Perry’s best friend knew more about his ability than Perry himself. He mentioned in passing that it might not work on everyone that crossed his path.

People from other universes aren’t bound by the rules of this universe. You might not get any stats from them,” Mundo’s voice echoed in Perry’s mind. He stopped and turned to face Dana again.

“Are you from around here?” he asked as generally as he could.

“I suppose that depends on how you define…,” Dana gestured at the wide open food court with her hands. “… here. Do you mean the mall, the city, the state, the country, or the Earth?” Perry rushed back to the table-side. He leaned over with one arm on the table.

“You are from a different Earth? I knew it! What’s it like?” Dana nodded to confirm his assumption.

“It’s very busy. So please,” she gestured to the empty seat across from her. “Have a seat. I have other appointments to get to.” Perry sat down without knowing why.

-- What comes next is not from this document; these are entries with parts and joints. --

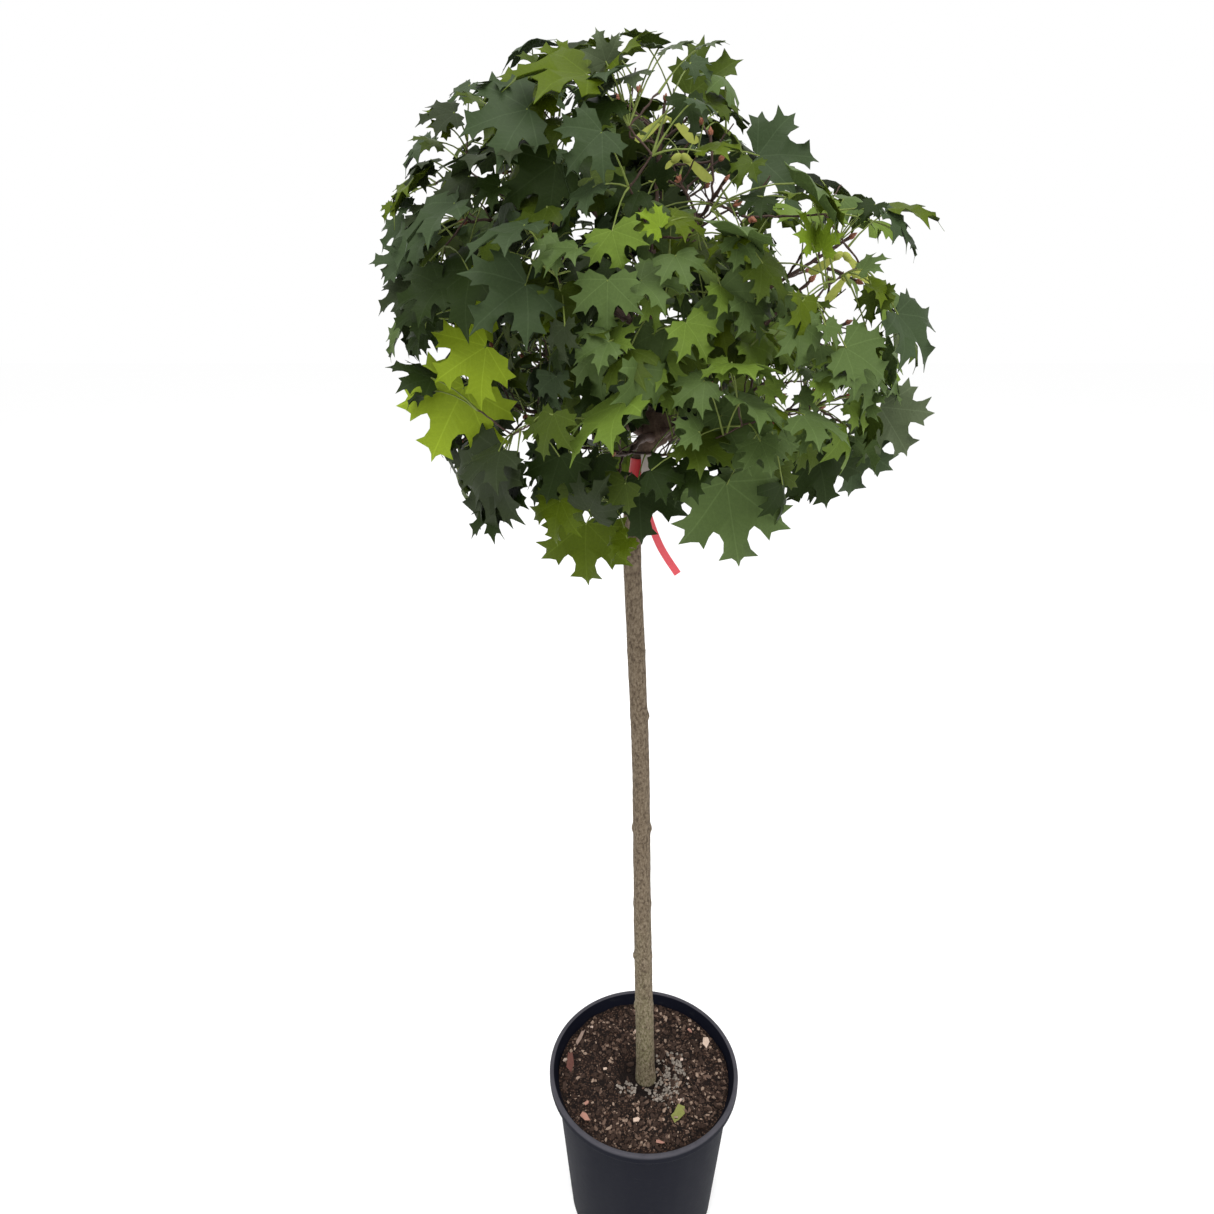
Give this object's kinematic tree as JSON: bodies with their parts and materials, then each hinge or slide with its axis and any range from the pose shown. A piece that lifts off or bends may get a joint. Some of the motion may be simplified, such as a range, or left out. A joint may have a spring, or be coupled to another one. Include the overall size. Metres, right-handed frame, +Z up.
{
  "type": "potted maple tree",
  "caption": "Young maple with a round leafy crown grafted on a tall clear trunk, growing in a round tapered nursery pot filled with soil.",
  "frame": {"origin": "centre of the pot's flat underside", "axes": "+Z up along the pot's axis and the trunk; -Y towards the side that the picture shows; +X to the right as seen from there"},
  "size_m": [0.6732, 0.6436, 1.8344],
  "materials": {
    "pot": "moulded charcoal plastic, faintly scuffed",
    "soil": "loose dark compost with bark chips",
    "bark": "young grey-brown bark with raised pores",
    "shoot": "smooth dark red-brown young wood",
    "foliage": "soft satin leaf, paler beneath",
    "label": "thin plain plastic strip"
  },
  "bodies": {
    "root": {"pot": "pot", "soil": "soil", "trunk": "bark", "leader": "shoot", "label": "label", "bough_front_low": "shoot", "bough_left_low": "shoot", "bough_right_low": "shoot", "bough_back_low": "shoot", "bough_front_right": "shoot", "bough_back_left": "shoot", "bough_back_right": "shoot", "bough_left": "shoot", "bough_front": "shoot", "bough_right": "shoot", "bough_back": "shoot", "bough_upper_left": "shoot", "bough_right_high": "shoot", "bough_upper_back": "shoot", "bough_upper_front": "shoot", "bough_top_left": "shoot", "foliage_front_low": "foliage", "foliage_left_low": "foliage", "foliage_right_low": "foliage", "foliage_back_low": "foliage", "foliage_front_right": "foliage", "foliage_back_left": "foliage", "foliage_back_right": "foliage", "foliage_left": "foliage", "foliage_front": "foliage", "foliage_right": "foliage", "foliage_back": "foliage", "foliage_upper_left": "foliage", "foliage_right_high": "foliage", "foliage_upper_back": "foliage", "foliage_upper_front": "foliage", "foliage_top_left": "foliage", "foliage_top": "foliage"}
  },
  "joints": []
}
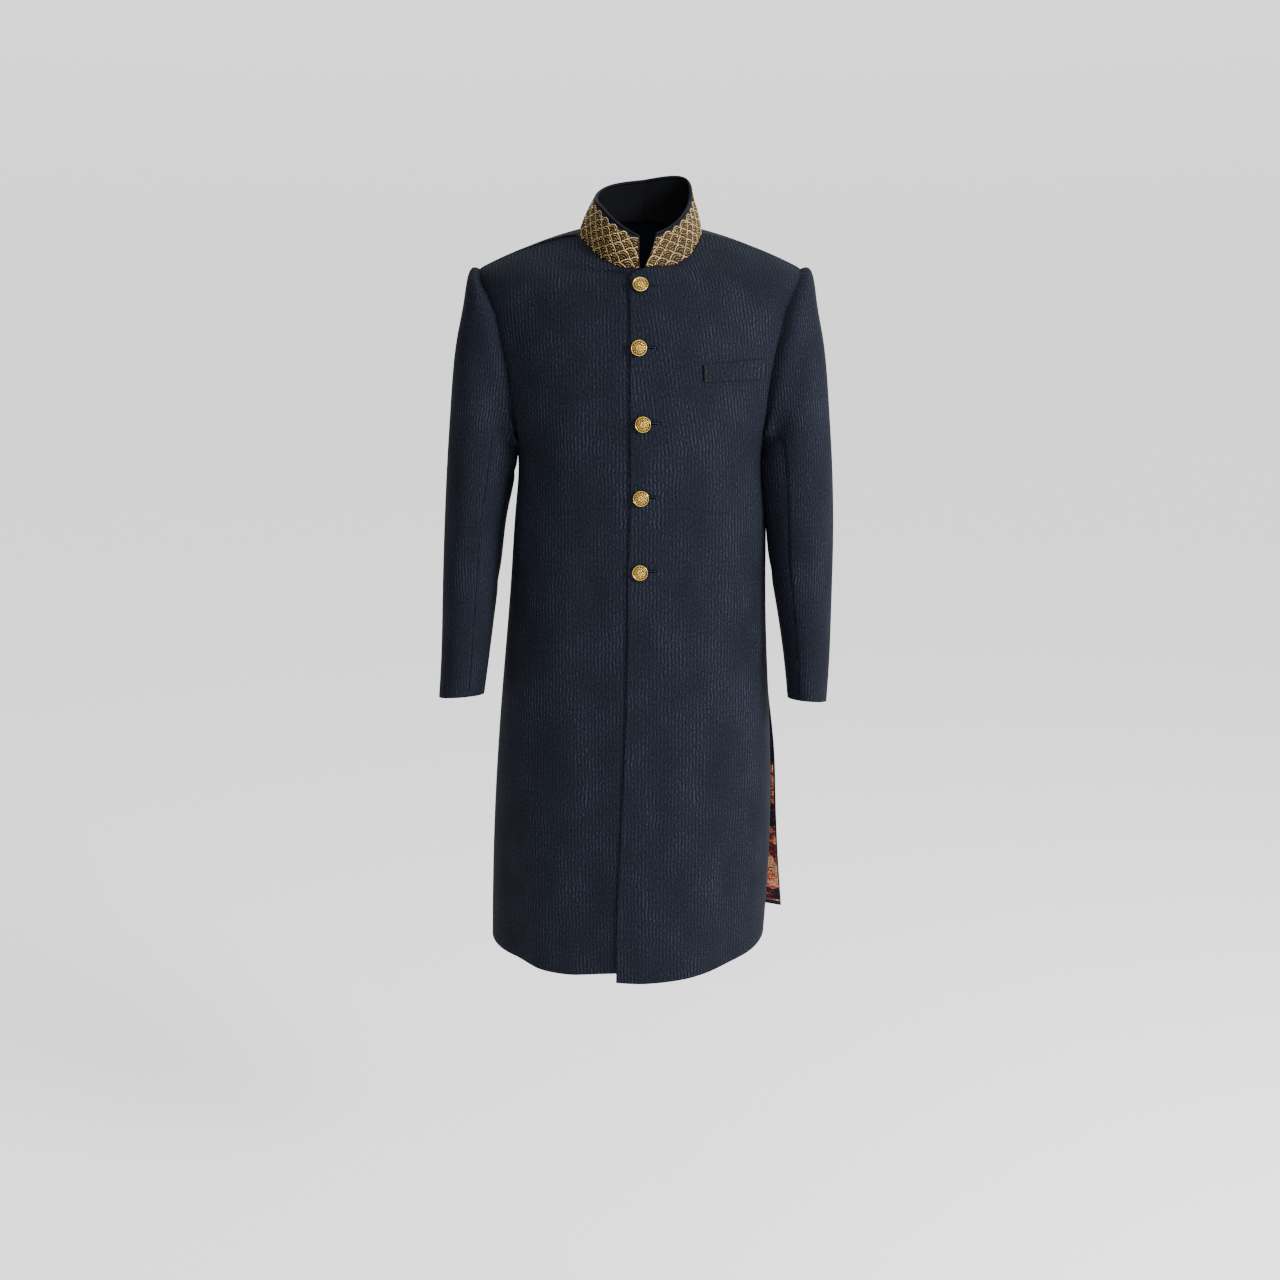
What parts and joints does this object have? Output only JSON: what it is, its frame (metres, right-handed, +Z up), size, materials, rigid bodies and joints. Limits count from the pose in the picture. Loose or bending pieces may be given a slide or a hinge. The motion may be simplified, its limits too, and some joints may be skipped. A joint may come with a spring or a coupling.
{
  "type": "sherwani coat",
  "caption": "Long hollow sherwani coat in its worn shape, with a stand collar, long sleeves, side vents, a chest pocket welt and a buttoned front.",
  "frame": {"origin": "middle of the neck opening, between the two shoulder seams, where the wearer's shoulders hold the coat up", "axes": "+X to the wearer's left, -Y out of the coat's front, +Z up"},
  "size_m": [0.5806, 0.2675, 1.1689],
  "materials": {
    "navy_cloth": "matte ribbed jacquard",
    "gold_embroidery": "raised metallic thread embroidery",
    "gold_button": "polished, engraved",
    "printed_lining": "smooth print"
  },
  "bodies": {
    "root": {"right_front": "navy_cloth", "left_front": "navy_cloth", "right_back": "navy_cloth", "left_back": "navy_cloth", "right_top_sleeve": "navy_cloth", "right_under_sleeve": "navy_cloth", "left_top_sleeve": "navy_cloth", "left_under_sleeve": "navy_cloth", "collar_stand": "navy_cloth", "collar_band": "gold_embroidery", "collar_piping": "navy_cloth", "chest_welt": "navy_cloth", "button_1": "gold_button", "button_2": "gold_button", "button_3": "gold_button", "button_4": "gold_button", "button_5": "gold_button", "back_lining": "printed_lining"}
  },
  "joints": []
}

“I’m an appointment?” he asked.

“I know it’s sudden, but what better way to gauge prospective employees than by catching them off-guard?”

“You’re offering me a job?” Perry looked to his sides, up and down the food court. He assumed he’d find cameras filming him for some sort of prank show, but saw none.

“Well, you’re not slow. That’s something,” Dana said. “I run a corporation across multiple universes, and I need someone like you to help vet applicants’ health and honesty.”

“You know what I am?” Perry smacked his forehead. “Duh. Of course, you know. You’re from a different universe.” Dana’s head tilted ever-so-slightly to the right and her eyes narrowed.

“Do YOU know what you are?” she asked. Perry nodded.

“Oh yeah, Mundo explained it all to me. I’m #15, La Pera. Which Unique are you?”

“Thank you for your time, Perry. The offer has been rescinded,” Dana said abrubtly, then stood from her seat and walked away.

“Wait! Why?” Perry jumped from his seat to catch up with her. He reached to grab her arm, but someone grabbed his. It belonged to a short, stocky bald woman. A red skull tattooed on her head grinned at Perry.

“Interview is over,” the short woman said.

“WHY!?” he shouted at Dana as she stepped into a tall, black hole floating in the air.

“Because Ms. Sharp said so,” the short woman replied. She shoved Perry’s arm away then followed Dana into the portal. Then it disappeared.